While standard virtual warehouses are great for general SQL processing, Snowpark workloads often require:

  • Higher memory for ML model training.
  • Predictable CPU architecture (e.g., x86).
  • A single-node setup with optimized execution environments.

Previously, this was hit-or-miss — but with RESOURCE_CONSTRAINT, you can now explicitly configure these parameters.

What Is RESOURCE_CONSTRAINT?

The RESOURCE_CONSTRAINT clause allows you to specify the memory and CPU architecture when creating or altering Snowpark-optimized warehouses using SQL or Python interfaces.

GA Resource Constraints

  • MEMORY_1X, MEMORY_1X_x86 — 16 GB
  • MEMORY_16X, MEMORY_16X_x86 — 256 GB

These configurations are now GA across all cloud platforms (AWS, Azure, GCP).

Still in Preview

  • MEMORY_64X, MEMORY_64X_x86 — 1 TB
  • Available only on AWS for now.

Creating a Snowpark-Optimized Warehouse (SQL)

-- Basic Snowpark-optimized warehouse (default 16x memory)
--Default: If you omit RESOURCE_CONSTRAINT, Snowflake uses MEMORY_16X.
CREATE OR REPLACE WAREHOUSE snowpark_opt_wh_m
WAREHOUSE_SIZE = 'MEDIUM'
WAREHOUSE_TYPE = 'SNOWPARK-OPTIMIZED';

-- 256 GB with x86 CPU architecture
CREATE WAREHOUSE so_warehouse_l
WAREHOUSE_SIZE = 'LARGE'
WAREHOUSE_TYPE = 'SNOWPARK-OPTIMIZED'
RESOURCE_CONSTRAINT = 'MEMORY_16X_X86';

-- Create an X-Large Snowpark-optimized warehouse with 256 GB and x86 architecture
CREATE WAREHOUSE so_warehouse_xl
WAREHOUSE_TYPE = 'SNOWPARK-OPTIMIZED'
WAREHOUSE_SIZE = XLARGE
RESOURCE_CONSTRAINT = 'MEMORY_16X_X86';

Modifying an Existing Warehouse

Ensure the warehouse is SUSPENDED before changing resource constraints:

-- Suspend the warehouse
ALTER WAREHOUSE so_warehouse SUSPEND;

-- Change the resource constraint (e.g., to 16 GB x86)
ALTER WAREHOUSE so_warehouse_l
SET RESOURCE_CONSTRAINT = 'MEMORY_1X_X86';

-- Modify the memory resources to 256 GB and CPU to x86 for Snowpark workloads
ALTER WAREHOUSE so_warehouse_l
SET RESOURCE_CONSTRAINT = 'MEMORY_16X_X86';

When Should You Use This?

Ideal for:

  • ML training using Snowpark Python stored procedures
  • Data pipelines with memory-heavy UDFs/UDTFs
  • Performance benchmarking between CPU architectures

Not Ideal for:

  • Classic SQL workloads without Snowpark usage
  • Multi-node distributed compute jobs (use standard warehouses instead)

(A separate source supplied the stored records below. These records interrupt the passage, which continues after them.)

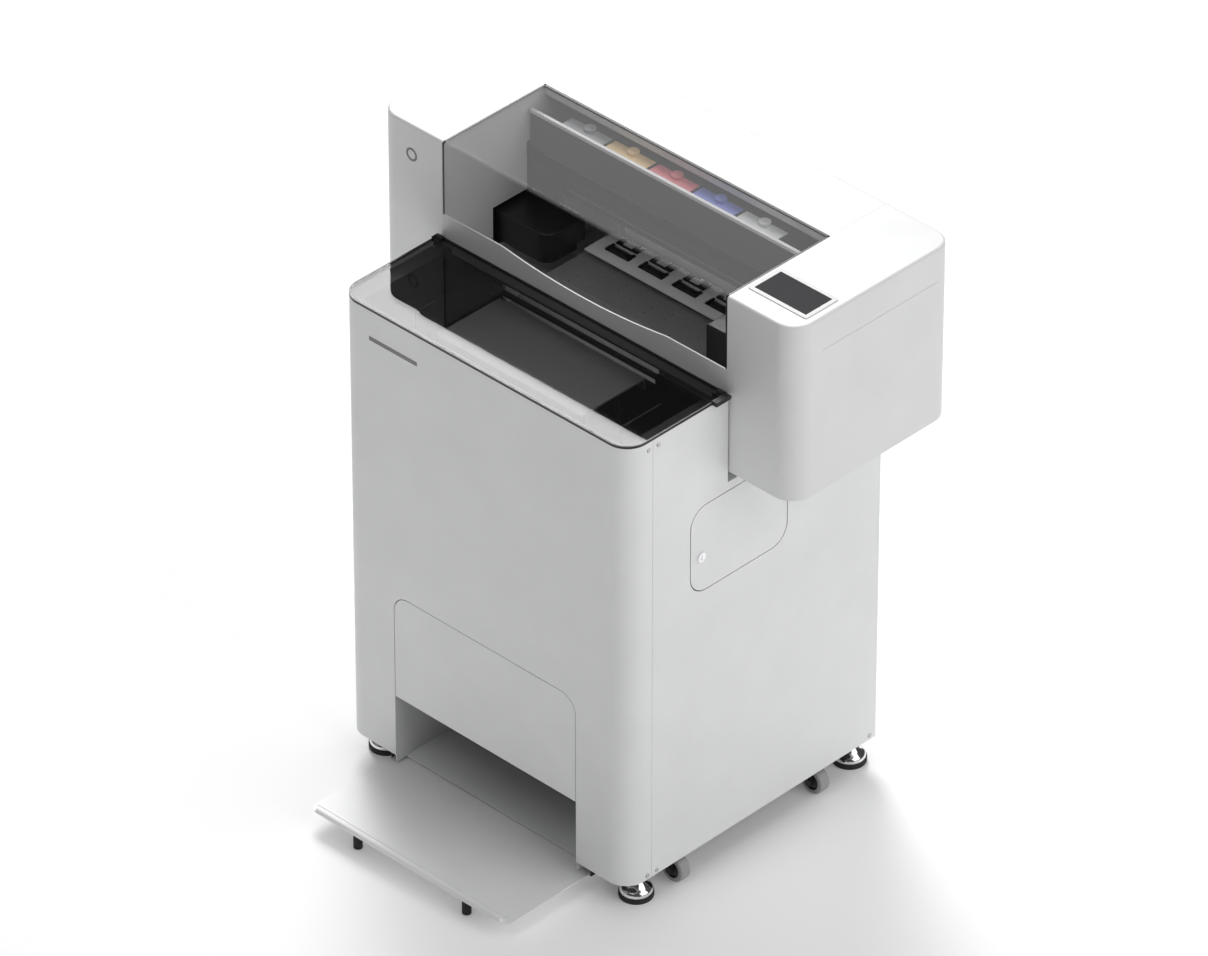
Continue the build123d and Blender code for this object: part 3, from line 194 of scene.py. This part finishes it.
white_coat = coated("white_powder_coat", (0.84, 0.845, 0.85), 0.42)
# The tray's white is lighter than the cabinet's same powder coat: painted light that lifts the tray out
# of the shade it sits in beside the cabinet.
tray_coat_painted_light = coated("tray_powder_coat_painted_light", (0.90, 0.902, 0.905), 0.45)
white_plastic = coated("white_cover_plastic", (0.80, 0.802, 0.805), 0.40, grain=1400.0, bump=0.04)
bezel_plastic = coated("bezel_plastic", (0.66, 0.665, 0.67), 0.35, grain=1400.0, bump=0.03)
frame_white = coated("white_bracket_coat", (0.74, 0.745, 0.75), 0.45)
black_coat = coated("black_powder_coat", (0.016, 0.016, 0.018), 0.42, variation=0.15)
black_plastic = coated("black_moulded_plastic", (0.014, 0.014, 0.015), 0.34, grain=1600.0, variation=0.15)
soft_black = coated("black_rubber", (0.018, 0.018, 0.018), 0.75, grain=500.0, bump=0.2, variation=0.2)
grey_tread = coated("grey_tread_rubber", (0.36, 0.36, 0.365), 0.6, grain=400.0, bump=0.15, variation=0.08)
belt_rubber = coated("belt_rubber", (0.03, 0.03, 0.032), 0.7, grain=700.0, bump=0.2, variation=0.2)
platen_coat = coated("platen_anodised", (0.24, 0.242, 0.246), 0.45, grain=1200.0, variation=0.08)
bed_coat = coated("bed_satin", (0.46, 0.46, 0.47), 0.5, grain=700.0, variation=0.05)
inner_white = coated("pinch_strip_coat", (0.93, 0.93, 0.932), 0.5)
bright_steel = brushed("bright_steel", (0.56, 0.56, 0.57), 0.32)
dark_steel = brushed("dark_roller_steel", (0.10, 0.10, 0.105), 0.45)
tank_grey = coated("tank_body", (0.06, 0.06, 0.063), 0.35, grain=500.0, bump=0.03, variation=0.1)
chrome = brushed("chrome", (0.80, 0.80, 0.82), 0.12, (8.0, 8.0, 1.0), 0.02)
pulley_metal = brushed("pulley_aluminium", (0.66, 0.66, 0.68), 0.3, (1.0, 40.0, 1.0))
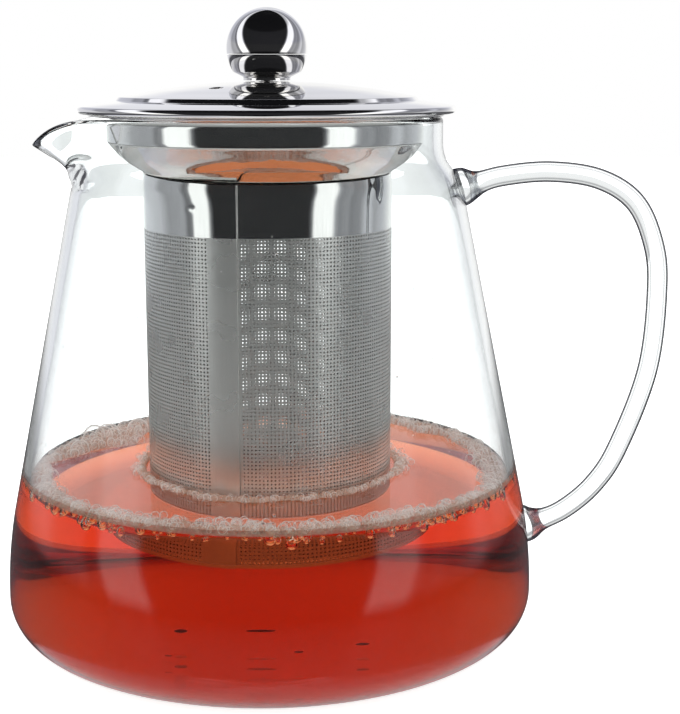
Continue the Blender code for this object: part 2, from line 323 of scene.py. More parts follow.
def brewedTea():
    # brewed tea: clear liquid whose colour is all in its depth, orange where thin and brown where thick
    material, tree, where = newMaterial("brewedTea")
    ripple = noise(tree, where, finishes["teaRipple"], detail=0.0)
    liquid = principled(tree, ior=finishes["teaIor"], roughness=0.0, transmission=1.0,
                        baseColor=mixed(tree, ripple, ("#fffaf4", "#fffdfa")),
                        normal=uneven(tree, ripple, strength=0.04, depth=0.5))
    return closeMaterial(material, liquid, absorbing(tree, finishes["teaColour"], finishes["teaDensity"]))


def clearDrop(name, ior, size, tints):
    # a small body of water or air that bends light, with clouds of size mm in its tint
    material, tree, where = newMaterial(name)
    tint = mixed(tree, noise(tree, where, size), tints)
    return closeMaterial(material, principled(tree, roughness=0.0, ior=ior, transmission=1.0, baseColor=tint))


def mirrorSteel():
    # spun and buffed stainless steel: a mirror with faint rings left by the buffing wheel
    material, tree, where = newMaterial("mirrorPolishedStainless")
    rings = addNode(tree, "TexWave", {
        "wave_type": "RINGS", "rings_direction": "Z", "Scale": 1 / (finishes["mirrorRings"] * mm),
        "Distortion": 2.0, "Detail": 2.0, "Vector": where}).outputs["Fac"]
    roughness = finishes["mirrorRoughness"]
    steel = principled(tree, metallic=1.0, baseColor=mixed(tree, rings, ("#e9e8e6", "#efeeec")),
                       roughness=stretched(tree, rings, roughness * 0.6, roughness * 1.5),
                       normal=uneven(tree, rings, strength=0.02, depth=0.05))
    return closeMaterial(material, steel)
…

Key Configurations at a Glance

| Value            | Memory | CPU     | Min Warehouse Size | Availability           |
| ---------------- | ------ | ------- | ------------------ | ---------------------- |
| MEMORY\_1X | 16 GB | Default | XSMALL | GA (All Clouds) |
| MEMORY\_1X\_x86 | 16 GB | x86 | XSMALL | GA (All Clouds) |
| MEMORY\_16X | 256 GB | Default | MEDIUM | GA (All Clouds) |
| MEMORY\_16X\_x86 | 256 GB | x86 | MEDIUM | GA (All Clouds) |
| MEMORY\_64X | 1 TB | Default | LARGE | Preview (AWS only) |
| MEMORY\_64X\_x86 | 1 TB | x86 | LARGE | Preview (AWS only) |

ℹ️ Snowflake bills Snowpark-optimized warehouses based on memory and compute resources. Refer to the Snowflake Service Consumption Table for up-to-date credit pricing.

Things to Keep in Mind

  • Snowpark-optimized warehouses are single-node — great for code execution, not large parallel queries.
  • Startup time is longer than standard warehouses.
  • If you’re on Azure or GCP, stick with 16 GB or 256 GB options for now.

Final Thoughts

The general availability of the RESOURCE_CONSTRAINT clause gives Snowpark power users exactly what they’ve been waiting for: fine-grained resource tuning. Whether you’re building ML workflows, running massive UDFs, or just want predictability in performance, this feature delivers.

It’s time to take your AI and Python workloads in Snowflake to the next level.